** Begin **
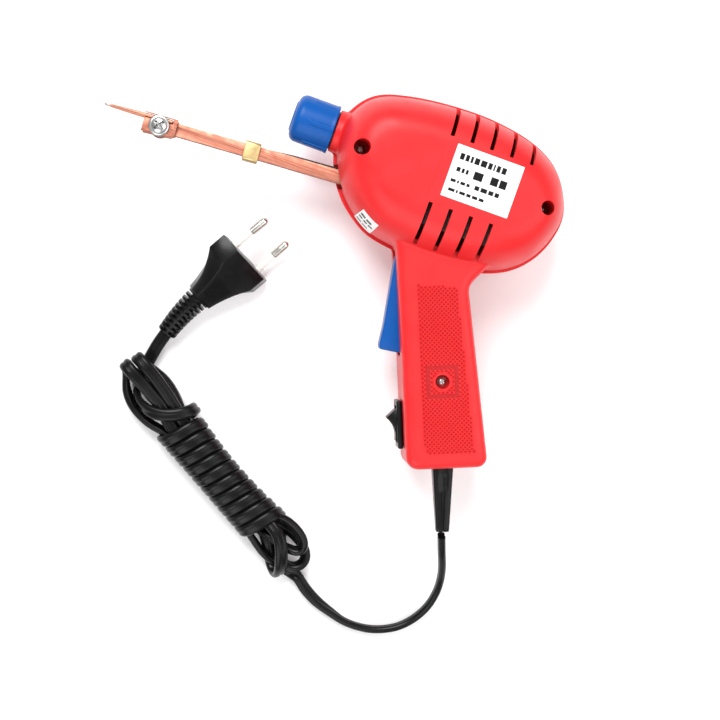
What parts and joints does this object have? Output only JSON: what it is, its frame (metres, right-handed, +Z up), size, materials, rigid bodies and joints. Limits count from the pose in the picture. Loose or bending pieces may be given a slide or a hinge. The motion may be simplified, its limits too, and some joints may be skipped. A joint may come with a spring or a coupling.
{
  "type": "soldering gun",
  "caption": "Pistol-type transformer soldering gun with a bent wire tip on two copper arms, a trigger, a lamp and a mains cord tied in a hank.",
  "frame": {"origin": "on the table, at the middle of the flat on the lower cover that the gun lies on", "axes": "+X along the barrel away from the tip, +Y from the grip up to the barrel, +Z up off the table, across the gun"},
  "size_m": [0.2183, 0.2432, 0.0602],
  "materials": {
    "red_plastic": "satin moulded ABS",
    "blue_plastic": "satin moulded plastic",
    "black_plastic": "satin black",
    "black_pvc": "soft black PVC",
    "copper": "bare copper, drawn and slightly scratched",
    "brass": "bare brass",
    "steel": "zinc-plated steel",
    "nickel": "nickel-plated",
    "core_steel": "laminated transformer steel",
    "winding": "enamelled copper wire",
    "nylon": "natural nylon",
    "fibre": "dark vulcanised fibre",
    "glass": "clear bulb glass",
    "label_paper": "white label stock",
    "sleeve": "pale insulating sleeve",
    "brown_wire": "brown wire insulation",
    "blue_wire": "blue wire insulation"
  },
  "bodies": {
    "housing": {"upper_cover": "red_plastic", "lower_cover": "red_plastic", "housing_screw_front": "steel", "housing_screw_rear": "steel", "housing_screw_handle": "steel", "rating_label": "label_paper", "seam_sticker": "label_paper", "lamp_bulb": "glass", "lamp_bulb_base": "brass", "lamp_socket": "black_plastic", "lamp_contact": "brass", "trigger_pivot_pin": "steel", "trigger_spring": "steel", "trigger_switch_case": "black_plastic", "power_switch_case": "black_plastic", "power_switch_terminal_1": "brass", "power_switch_terminal_2": "brass", "transformer_core": "core_steel", "coil_bobbin": "nylon", "primary_winding": "winding", "secondary_bar": "copper", "arm_insulator": "fibre", "arm_band": "brass", "tip_clamp_plate_upper": "copper", "tip_clamp_plate_lower": "copper", "tip_screw_upper": "steel", "tip_screw_lower": "steel", "soldering_tip": "copper", "strain_relief": "black_pvc", "cord_inner": "black_pvc", "cord_clamp": "black_plastic", "cord_clamp_screw_1": "steel", "cord_clamp_screw_2": "steel", "wire_cord_to_switch": "brown_wire", "wire_switch_to_trigger": "brown_wire", "wire_cord_to_coil": "blue_wire", "cord_lead": "black_pvc", "cord_hank": "black_pvc", "cord_tail": "black_pvc", "plug_body": "black_pvc", "plug_relief": "black_pvc", "plug_pin_1": "nickel", "plug_pin_2": "nickel", "plug_pin_sleeve_1": "sleeve", "plug_pin_sleeve_2": "sleeve"},
    "trigger_body": {"trigger": "blue_plastic"},
    "plunger_body": {"trigger_switch_plunger": "black_plastic"},
    "rocker_body": {"power_switch_rocker": "black_plastic"},
    "lamp_cap_body": {"lamp_cap": "blue_plastic"}
  },
  "joints": [
    {"name": "trigger_pivot", "type": "hinge", "parent": "housing", "child": "trigger_body", "pos_m": [-0.008, -0.0415, 0.03], "axis": [0, 0, 1], "range_deg": [0, 8], "stiffness_Nm_per_rad": 0.8, "springref_deg": -5.73, "deforming": ["trigger_spring"]},
    {"name": "trigger_switch_travel", "type": "slide", "parent": "housing", "child": "plunger_body", "axis": [0.927, 0.375, 0], "range_m": [0, 0.0033]},
    {"name": "power_rocker", "type": "hinge", "parent": "housing", "child": "rocker_body", "pos_m": [0.0168, -0.10992, 0.03], "axis": [0, 0, 1], "range_deg": [-38, 0]},
    {"name": "lamp_cap_turn", "type": "hinge", "parent": "housing", "child": "lamp_cap_body", "pos_m": [-0.066, 0.0034, 0.03], "axis": [1, 0, 0], "continuous": true}
  ],
  "couplings": [
    {"joint": "trigger_switch_travel", "follows": "trigger_pivot", "m_per_rad": 0.0229}
  ]
}
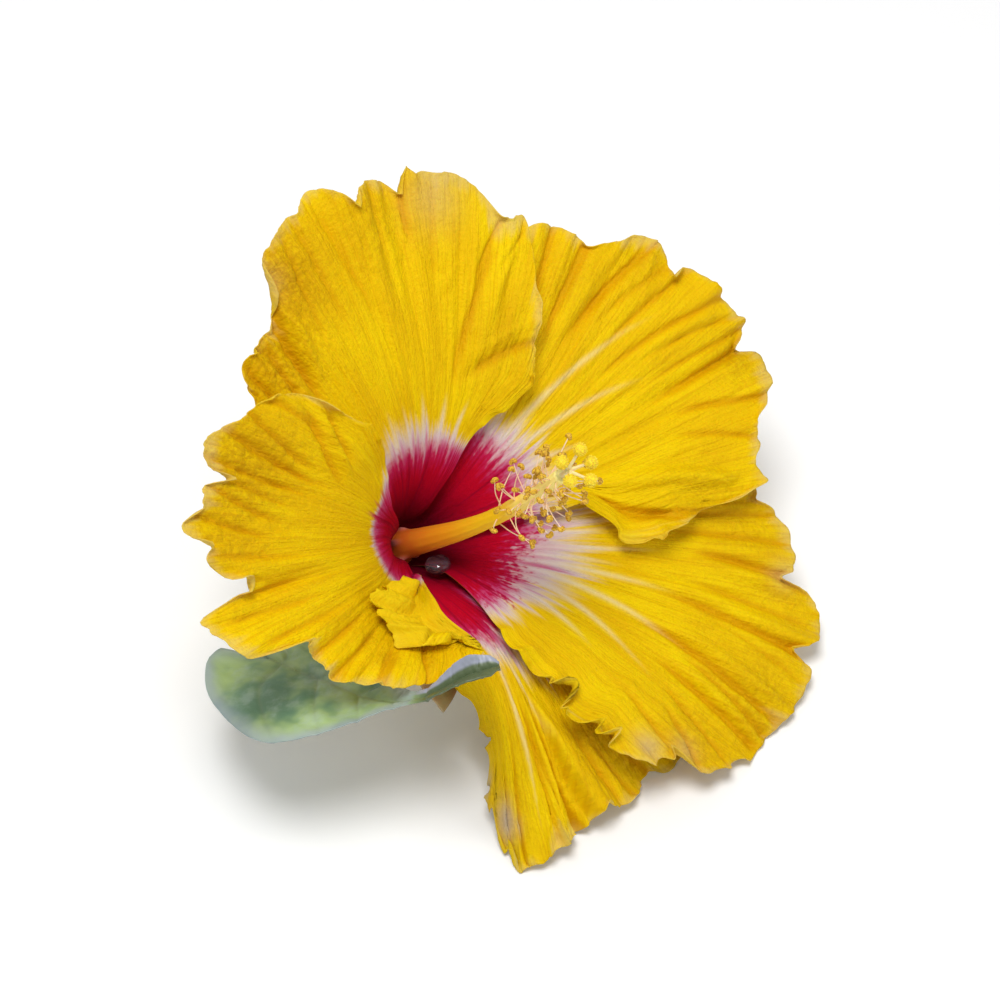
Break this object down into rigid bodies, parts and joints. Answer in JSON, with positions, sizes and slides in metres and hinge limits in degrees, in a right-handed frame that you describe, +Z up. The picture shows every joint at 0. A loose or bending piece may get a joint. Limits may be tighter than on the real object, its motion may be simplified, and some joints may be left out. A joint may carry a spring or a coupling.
{
  "type": "hibiscus flower",
  "caption": "Large open yellow hibiscus blossom with a crimson throat, ruffled overlapping petals, stamen column, calyx, pedicel, cut twig and leaf, lying on a surface.",
  "frame": {"origin": "middle of the flower's bounding box, on the surface it lies on", "axes": "+Z up from the surface; the blossom faces -Y and +X and up, 45 degrees from the vertical; +X to its right seen from -Y"},
  "size_m": [0.1228, 0.1182, 0.1029],
  "materials": {
    "petal": "soft satin, slightly translucent",
    "calyx": "satin",
    "bracteole": "satin",
    "column": "satin",
    "stamen": "dusty matte",
    "pistil": "velvety matte",
    "pedicel": "satin",
    "twig": "rough bark",
    "leaf": "glossy waxy"
  },
  "bodies": {
    "root": {"petal_top": "petal", "petal_right": "petal", "petal_lower_right": "petal", "petal_bottom": "petal", "petal_left": "petal", "calyx": "calyx", "bracteole_1": "bracteole", "bracteole_2": "bracteole", "bracteole_3": "bracteole", "bracteole_4": "bracteole", "bracteole_5": "bracteole", "bracteole_6": "bracteole", "bracteole_7": "bracteole", "staminal_tube": "column", "stamen_01": "stamen", "stamen_02": "stamen", "stamen_03": "stamen", "stamen_04": "stamen", "stamen_05": "stamen", "stamen_06": "stamen", "stamen_07": "stamen", "stamen_08": "stamen", "stamen_09": "stamen", "stamen_10": "stamen", "stamen_11": "stamen", "stamen_12": "stamen", "stamen_13": "stamen", "stamen_14": "stamen", "stamen_15": "stamen", "stamen_16": "stamen", "stamen_17": "stamen", "stamen_18": "stamen", "stamen_19": "stamen", "stamen_20": "stamen", "stamen_21": "stamen", "stamen_22": "stamen", "stamen_23": "stamen", "stamen_24": "stamen", "stamen_25": "stamen", "stamen_26": "stamen", "stamen_27": "stamen", "stamen_28": "stamen", "stamen_29": "stamen", "stamen_30": "stamen", "stamen_31": "stamen", "stamen_32": "stamen", "stamen_33": "stamen", "stamen_34": "stamen", "stamen_35": "stamen", "stamen_36": "stamen", "stamen_37": "stamen", "stamen_38": "stamen", "pistil": "pistil", "pedicel": "pedicel", "twig": "twig", "leaf": "leaf"}
  },
  "joints": []
}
** End **
Copy every record exactly as presented.

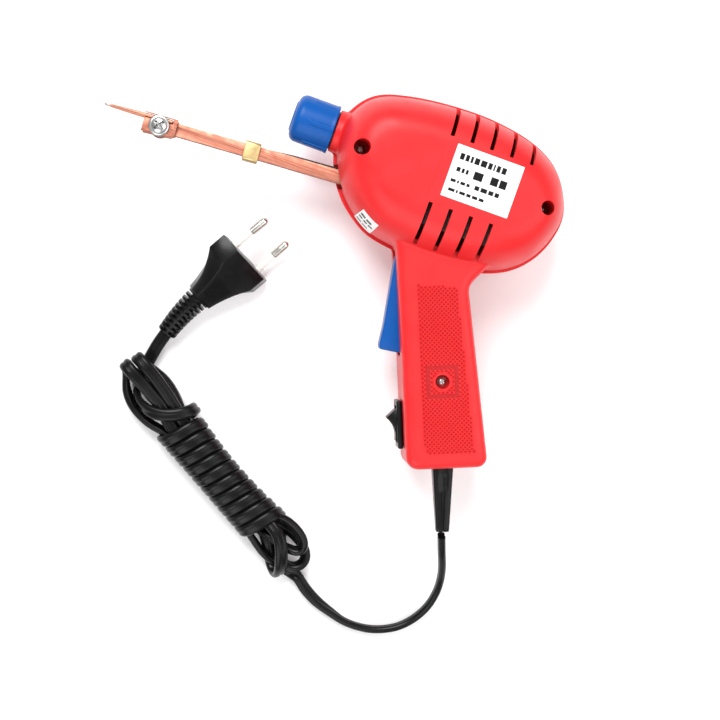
What parts and joints does this object have? Output only JSON: what it is, its frame (metres, right-handed, +Z up), size, materials, rigid bodies and joints. Limits count from the pose in the picture. Loose or bending pieces may be given a slide or a hinge. The motion may be simplified, its limits too, and some joints may be skipped. A joint may come with a spring or a coupling.
{
  "type": "soldering gun",
  "caption": "Pistol-type transformer soldering gun with a bent wire tip on two copper arms, a trigger, a lamp and a mains cord tied in a hank.",
  "frame": {"origin": "on the table, at the middle of the flat on the lower cover that the gun lies on", "axes": "+X along the barrel away from the tip, +Y from the grip up to the barrel, +Z up off the table, across the gun"},
  "size_m": [0.2183, 0.2432, 0.0602],
  "materials": {
    "red_plastic": "satin moulded ABS",
    "blue_plastic": "satin moulded plastic",
    "black_plastic": "satin black",
    "black_pvc": "soft black PVC",
    "copper": "bare copper, drawn and slightly scratched",
    "brass": "bare brass",
    "steel": "zinc-plated steel",
    "nickel": "nickel-plated",
    "core_steel": "laminated transformer steel",
    "winding": "enamelled copper wire",
    "nylon": "natural nylon",
    "fibre": "dark vulcanised fibre",
    "glass": "clear bulb glass",
    "label_paper": "white label stock",
    "sleeve": "pale insulating sleeve",
    "brown_wire": "brown wire insulation",
    "blue_wire": "blue wire insulation"
  },
  "bodies": {
    "housing": {"upper_cover": "red_plastic", "lower_cover": "red_plastic", "housing_screw_front": "steel", "housing_screw_rear": "steel", "housing_screw_handle": "steel", "rating_label": "label_paper", "seam_sticker": "label_paper", "lamp_bulb": "glass", "lamp_bulb_base": "brass", "lamp_socket": "black_plastic", "lamp_contact": "brass", "trigger_pivot_pin": "steel", "trigger_spring": "steel", "trigger_switch_case": "black_plastic", "power_switch_case": "black_plastic", "power_switch_terminal_1": "brass", "power_switch_terminal_2": "brass", "transformer_core": "core_steel", "coil_bobbin": "nylon", "primary_winding": "winding", "secondary_bar": "copper", "arm_insulator": "fibre", "arm_band": "brass", "tip_clamp_plate_upper": "copper", "tip_clamp_plate_lower": "copper", "tip_screw_upper": "steel", "tip_screw_lower": "steel", "soldering_tip": "copper", "strain_relief": "black_pvc", "cord_inner": "black_pvc", "cord_clamp": "black_plastic", "cord_clamp_screw_1": "steel", "cord_clamp_screw_2": "steel", "wire_cord_to_switch": "brown_wire", "wire_switch_to_trigger": "brown_wire", "wire_cord_to_coil": "blue_wire", "cord_lead": "black_pvc", "cord_hank": "black_pvc", "cord_tail": "black_pvc", "plug_body": "black_pvc", "plug_relief": "black_pvc", "plug_pin_1": "nickel", "plug_pin_2": "nickel", "plug_pin_sleeve_1": "sleeve", "plug_pin_sleeve_2": "sleeve"},
    "trigger_body": {"trigger": "blue_plastic"},
    "plunger_body": {"trigger_switch_plunger": "black_plastic"},
    "rocker_body": {"power_switch_rocker": "black_plastic"},
    "lamp_cap_body": {"lamp_cap": "blue_plastic"}
  },
  "joints": [
    {"name": "trigger_pivot", "type": "hinge", "parent": "housing", "child": "trigger_body", "pos_m": [-0.008, -0.0415, 0.03], "axis": [0, 0, 1], "range_deg": [0, 8], "stiffness_Nm_per_rad": 0.8, "springref_deg": -5.73, "deforming": ["trigger_spring"]},
    {"name": "trigger_switch_travel", "type": "slide", "parent": "housing", "child": "plunger_body", "axis": [0.927, 0.375, 0], "range_m": [0, 0.0033]},
    {"name": "power_rocker", "type": "hinge", "parent": "housing", "child": "rocker_body", "pos_m": [0.0168, -0.10992, 0.03], "axis": [0, 0, 1], "range_deg": [-38, 0]},
    {"name": "lamp_cap_turn", "type": "hinge", "parent": "housing", "child": "lamp_cap_body", "pos_m": [-0.066, 0.0034, 0.03], "axis": [1, 0, 0], "continuous": true}
  ],
  "couplings": [
    {"joint": "trigger_switch_travel", "follows": "trigger_pivot", "m_per_rad": 0.0229}
  ]
}
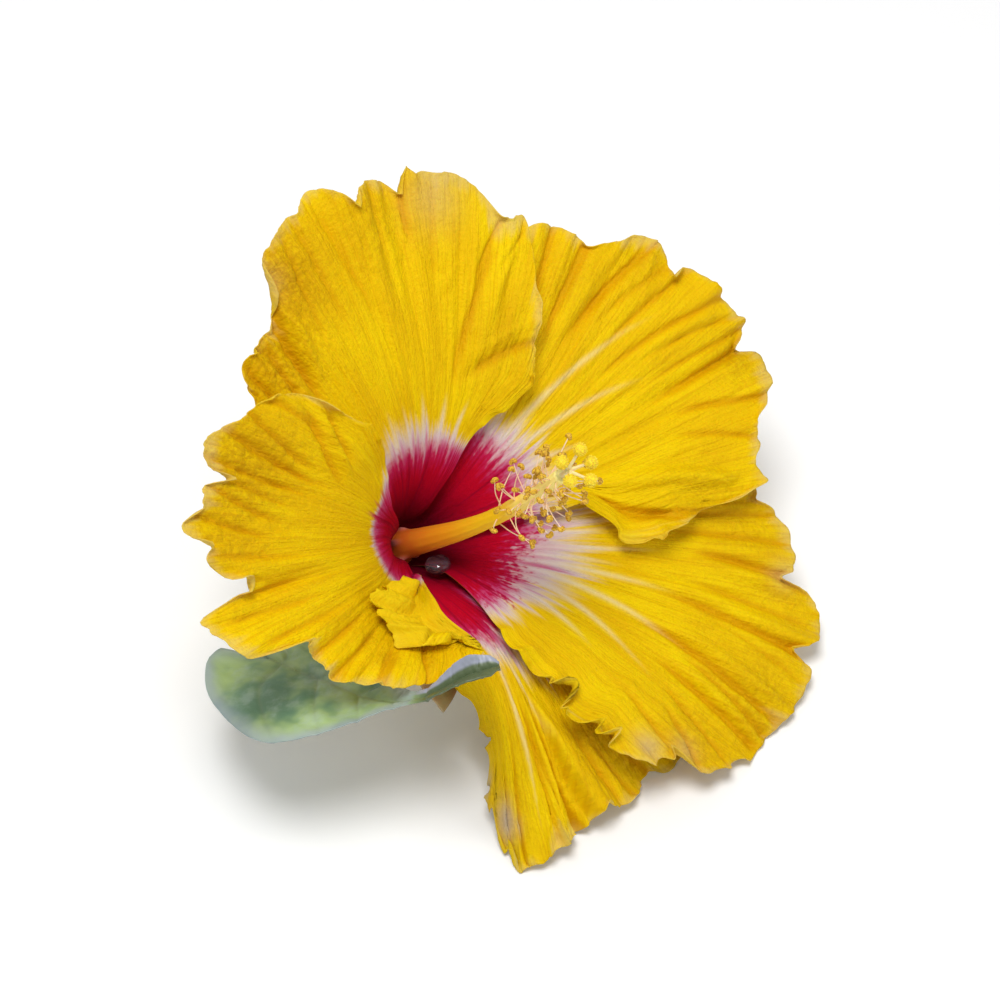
Break this object down into rigid bodies, parts and joints. Answer in JSON, with positions, sizes and slides in metres and hinge limits in degrees, in a right-handed frame that you describe, +Z up. The picture shows every joint at 0. A loose or bending piece may get a joint. Limits may be tighter than on the real object, its motion may be simplified, and some joints may be left out. A joint may carry a spring or a coupling.
{
  "type": "hibiscus flower",
  "caption": "Large open yellow hibiscus blossom with a crimson throat, ruffled overlapping petals, stamen column, calyx, pedicel, cut twig and leaf, lying on a surface.",
  "frame": {"origin": "middle of the flower's bounding box, on the surface it lies on", "axes": "+Z up from the surface; the blossom faces -Y and +X and up, 45 degrees from the vertical; +X to its right seen from -Y"},
  "size_m": [0.1228, 0.1182, 0.1029],
  "materials": {
    "petal": "soft satin, slightly translucent",
    "calyx": "satin",
    "bracteole": "satin",
    "column": "satin",
    "stamen": "dusty matte",
    "pistil": "velvety matte",
    "pedicel": "satin",
    "twig": "rough bark",
    "leaf": "glossy waxy"
  },
  "bodies": {
    "root": {"petal_top": "petal", "petal_right": "petal", "petal_lower_right": "petal", "petal_bottom": "petal", "petal_left": "petal", "calyx": "calyx", "bracteole_1": "bracteole", "bracteole_2": "bracteole", "bracteole_3": "bracteole", "bracteole_4": "bracteole", "bracteole_5": "bracteole", "bracteole_6": "bracteole", "bracteole_7": "bracteole", "staminal_tube": "column", "stamen_01": "stamen", "stamen_02": "stamen", "stamen_03": "stamen", "stamen_04": "stamen", "stamen_05": "stamen", "stamen_06": "stamen", "stamen_07": "stamen", "stamen_08": "stamen", "stamen_09": "stamen", "stamen_10": "stamen", "stamen_11": "stamen", "stamen_12": "stamen", "stamen_13": "stamen", "stamen_14": "stamen", "stamen_15": "stamen", "stamen_16": "stamen", "stamen_17": "stamen", "stamen_18": "stamen", "stamen_19": "stamen", "stamen_20": "stamen", "stamen_21": "stamen", "stamen_22": "stamen", "stamen_23": "stamen", "stamen_24": "stamen", "stamen_25": "stamen", "stamen_26": "stamen", "stamen_27": "stamen", "stamen_28": "stamen", "stamen_29": "stamen", "stamen_30": "stamen", "stamen_31": "stamen", "stamen_32": "stamen", "stamen_33": "stamen", "stamen_34": "stamen", "stamen_35": "stamen", "stamen_36": "stamen", "stamen_37": "stamen", "stamen_38": "stamen", "pistil": "pistil", "pedicel": "pedicel", "twig": "twig", "leaf": "leaf"}
  },
  "joints": []
}